Sunday, July 2, 2017

Everyone's a Little Bit Sadist Sometimes: An Argument for Moderation (Most of the Time)

Last night I was chatting with a neighbor about politics, as one does, and we were lamenting the radical polarization of politics, also as one does. "What does it say about us,"  I asked, "that we keep electing these politicians who are so incapable of compromising with the other side?" And it's not just compromise; our politicians are incapable of having rational conversations with their opposites. If you look at political discourse on social media, it's not terribly surprising that these are the people we elect. We as a human race seem to take pleasure in ridiculing those we disagree with. Like, if I can just get one more jab in, you'll finally see how superior my point of view is--and therefore how superior I am. We all know how fruitless this effort is, but we engage anyway.

And yes, I mean we. I know I do it. If you can sincerely say that you don't take pleasure in mocking or arguing with people who are wrong, then my sincere kudos to you. You are more mature than I am. I like to think of myself as a moderate liberal, capable of engaging in productive conversations with people I disagree with, and sometimes I pull that off--the conversation with my right-of-center neighbor last night was quite friendly and I learned about his point of view--but a lot of times I don't. I tend to swing far left and become combative in certain trigger situations. These triggers include my hot-button topics, which for the most part are cases where I perceive people being hurt; especially when those people are part of the LGBTQ community, women, or people of color, all of whom I broadly think of as "my people," even though I can only claim membership in one of those groups (why I don't think of straight white men as my people despite being a white man and having several straight white male friends is a topic for me to explore another day). Other triggers that make me dig into my ideologies and become obstinate are when I'm engaging with an obstinate person from the other end of the spectrum, when I'm engaging with a stranger on social media so I have nothing to lose, when I feel attacked or threatened, when I'm grumpy for unrelated reasons, or when I just have a really good joke that happens to be at the expense of people I disagree with.

My perceived correlation between the political spectrum and niceness. An admittedly oversimplified view.
Generally speaking, I see a correlation between political moderation and niceness, and between political extremism and meanness. This is absolutely true of me: When I'm more moderate, I'm more willing to listen to other people, to speak respectfully and be nice. When my more extreme political views take over, that's when I get belligerent, sadistic, just plain mean. I'm making it sound like I believe the solution to all the world's problems is for everyone to be more moderate, and to a certain extent I believe that, but unfortunately it's not so simple. There are situations where it's not appropriate to be nice. When people are actually being hurt, sometimes the only way to make it stop is to dig your heels in and forcefully say NO. If someone's pointing a gun at my children, I'm not going to worry about hurting his feelings--or his body--as I do whatever it takes to stop him and protect my children. The difficult thing is identifying the threshold for those gray situations between "you're pointing a gun at my children" and "I disagree with your personal beliefs" at which point it becomes appropriate to set aside niceness.

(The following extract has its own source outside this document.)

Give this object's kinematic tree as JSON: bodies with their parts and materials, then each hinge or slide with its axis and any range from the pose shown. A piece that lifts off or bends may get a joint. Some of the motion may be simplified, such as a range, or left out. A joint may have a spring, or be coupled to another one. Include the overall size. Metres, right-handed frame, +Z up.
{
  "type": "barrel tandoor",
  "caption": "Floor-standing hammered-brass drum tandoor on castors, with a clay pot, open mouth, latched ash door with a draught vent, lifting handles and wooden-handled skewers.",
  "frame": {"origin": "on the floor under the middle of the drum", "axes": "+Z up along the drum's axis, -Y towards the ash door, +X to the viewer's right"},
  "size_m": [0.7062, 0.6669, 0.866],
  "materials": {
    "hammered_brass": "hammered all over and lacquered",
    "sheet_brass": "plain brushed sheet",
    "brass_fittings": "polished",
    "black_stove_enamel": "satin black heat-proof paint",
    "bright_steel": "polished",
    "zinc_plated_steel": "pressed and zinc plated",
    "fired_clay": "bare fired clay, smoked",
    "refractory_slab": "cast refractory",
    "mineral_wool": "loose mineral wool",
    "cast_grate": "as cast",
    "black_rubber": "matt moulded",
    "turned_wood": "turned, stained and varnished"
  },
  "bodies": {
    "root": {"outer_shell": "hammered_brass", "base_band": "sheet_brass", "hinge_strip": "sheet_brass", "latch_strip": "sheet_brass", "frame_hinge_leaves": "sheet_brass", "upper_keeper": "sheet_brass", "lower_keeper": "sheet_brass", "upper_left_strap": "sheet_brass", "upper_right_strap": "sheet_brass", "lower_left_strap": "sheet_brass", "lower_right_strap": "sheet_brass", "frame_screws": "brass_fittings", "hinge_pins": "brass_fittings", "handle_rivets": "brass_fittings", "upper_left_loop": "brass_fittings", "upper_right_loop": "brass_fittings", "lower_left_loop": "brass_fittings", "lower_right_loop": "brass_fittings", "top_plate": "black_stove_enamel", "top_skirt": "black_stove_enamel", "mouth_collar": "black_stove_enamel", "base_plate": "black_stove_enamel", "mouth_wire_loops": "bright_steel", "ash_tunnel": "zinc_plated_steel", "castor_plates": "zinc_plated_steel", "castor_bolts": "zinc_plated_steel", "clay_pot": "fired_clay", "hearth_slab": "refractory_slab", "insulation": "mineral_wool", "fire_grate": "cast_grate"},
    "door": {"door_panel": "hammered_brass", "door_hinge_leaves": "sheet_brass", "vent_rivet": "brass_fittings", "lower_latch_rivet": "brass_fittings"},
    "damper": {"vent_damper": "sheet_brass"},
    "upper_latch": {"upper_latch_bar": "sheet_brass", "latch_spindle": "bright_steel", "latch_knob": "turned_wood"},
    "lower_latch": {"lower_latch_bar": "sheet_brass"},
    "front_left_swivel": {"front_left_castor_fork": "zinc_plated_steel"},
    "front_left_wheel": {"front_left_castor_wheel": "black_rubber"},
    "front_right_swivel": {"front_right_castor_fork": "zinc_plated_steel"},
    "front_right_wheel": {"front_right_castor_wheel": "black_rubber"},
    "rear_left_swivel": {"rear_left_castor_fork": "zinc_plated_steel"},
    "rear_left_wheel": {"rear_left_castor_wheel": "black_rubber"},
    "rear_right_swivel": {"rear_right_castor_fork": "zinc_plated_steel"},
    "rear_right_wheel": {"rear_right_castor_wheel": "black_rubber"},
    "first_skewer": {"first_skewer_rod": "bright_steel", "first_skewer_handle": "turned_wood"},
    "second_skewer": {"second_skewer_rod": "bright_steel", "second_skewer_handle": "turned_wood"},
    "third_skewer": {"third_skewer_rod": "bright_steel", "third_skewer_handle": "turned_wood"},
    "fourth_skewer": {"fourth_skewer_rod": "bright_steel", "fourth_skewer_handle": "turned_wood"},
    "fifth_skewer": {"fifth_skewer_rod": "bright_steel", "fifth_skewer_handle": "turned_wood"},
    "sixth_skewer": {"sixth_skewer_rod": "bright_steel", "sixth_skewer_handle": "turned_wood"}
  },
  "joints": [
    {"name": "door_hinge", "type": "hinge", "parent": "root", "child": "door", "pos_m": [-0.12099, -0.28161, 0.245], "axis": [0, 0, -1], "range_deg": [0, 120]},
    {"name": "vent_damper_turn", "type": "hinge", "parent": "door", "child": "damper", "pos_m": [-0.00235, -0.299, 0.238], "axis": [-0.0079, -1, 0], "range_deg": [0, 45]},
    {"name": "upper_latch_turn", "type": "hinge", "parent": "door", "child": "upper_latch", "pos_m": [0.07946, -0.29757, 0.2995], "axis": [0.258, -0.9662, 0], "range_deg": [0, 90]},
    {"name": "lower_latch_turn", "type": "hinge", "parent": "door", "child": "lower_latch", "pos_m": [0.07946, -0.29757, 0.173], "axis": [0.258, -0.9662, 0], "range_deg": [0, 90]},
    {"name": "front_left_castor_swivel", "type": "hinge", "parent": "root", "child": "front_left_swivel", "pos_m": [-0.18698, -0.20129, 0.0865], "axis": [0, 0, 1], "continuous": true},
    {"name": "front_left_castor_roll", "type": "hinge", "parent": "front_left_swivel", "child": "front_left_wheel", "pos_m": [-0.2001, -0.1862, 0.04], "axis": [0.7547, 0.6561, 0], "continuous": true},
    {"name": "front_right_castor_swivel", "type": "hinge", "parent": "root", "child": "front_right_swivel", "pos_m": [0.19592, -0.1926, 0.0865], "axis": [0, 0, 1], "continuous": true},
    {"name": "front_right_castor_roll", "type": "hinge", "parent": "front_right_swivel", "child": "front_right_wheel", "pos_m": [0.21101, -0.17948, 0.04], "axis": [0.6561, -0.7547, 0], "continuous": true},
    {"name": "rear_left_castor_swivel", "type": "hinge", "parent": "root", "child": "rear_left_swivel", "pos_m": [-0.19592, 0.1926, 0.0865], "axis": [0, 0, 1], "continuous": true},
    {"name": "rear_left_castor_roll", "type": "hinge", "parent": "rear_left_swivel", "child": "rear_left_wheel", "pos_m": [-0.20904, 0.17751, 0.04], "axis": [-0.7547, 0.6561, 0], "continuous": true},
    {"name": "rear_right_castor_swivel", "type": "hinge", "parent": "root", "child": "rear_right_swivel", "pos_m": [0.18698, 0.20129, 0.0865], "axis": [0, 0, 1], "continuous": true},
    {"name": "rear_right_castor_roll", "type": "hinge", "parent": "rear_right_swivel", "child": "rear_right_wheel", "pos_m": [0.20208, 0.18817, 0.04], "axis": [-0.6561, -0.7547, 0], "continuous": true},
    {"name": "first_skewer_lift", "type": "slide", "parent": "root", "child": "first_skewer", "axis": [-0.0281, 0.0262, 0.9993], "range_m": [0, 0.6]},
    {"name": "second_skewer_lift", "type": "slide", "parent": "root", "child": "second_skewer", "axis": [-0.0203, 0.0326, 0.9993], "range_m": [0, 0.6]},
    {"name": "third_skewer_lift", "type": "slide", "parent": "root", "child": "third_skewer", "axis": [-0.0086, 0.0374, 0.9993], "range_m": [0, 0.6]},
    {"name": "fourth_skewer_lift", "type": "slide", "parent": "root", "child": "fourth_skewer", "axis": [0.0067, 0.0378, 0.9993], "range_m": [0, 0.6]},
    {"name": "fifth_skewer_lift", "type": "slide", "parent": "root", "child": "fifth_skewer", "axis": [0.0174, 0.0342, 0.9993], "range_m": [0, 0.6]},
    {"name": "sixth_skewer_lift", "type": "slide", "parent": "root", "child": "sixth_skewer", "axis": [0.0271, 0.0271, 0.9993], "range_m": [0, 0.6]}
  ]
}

The key, I suppose, is being honest with ourselves about our motivations. If I'm being a jerk just because my ego is threatened, because I'm hangry, or because I'm reverting back to that basic human tendency to take sadistic pleasure in being mean to others, then I'm part of the problem. If I'm being a jerk because it's legitimately the most effective way to stop someone from being hurt, then I will be that jerk. And maybe some problems take both the moderate approach and the more extreme approach. Both Martin Luther King, Jr., and Malcolm X were fighting the same injustices, but the two fought in very different ways. I believe both were necessary. I'm going to work on being Martin whenever I can, and being Malcolm when I need to.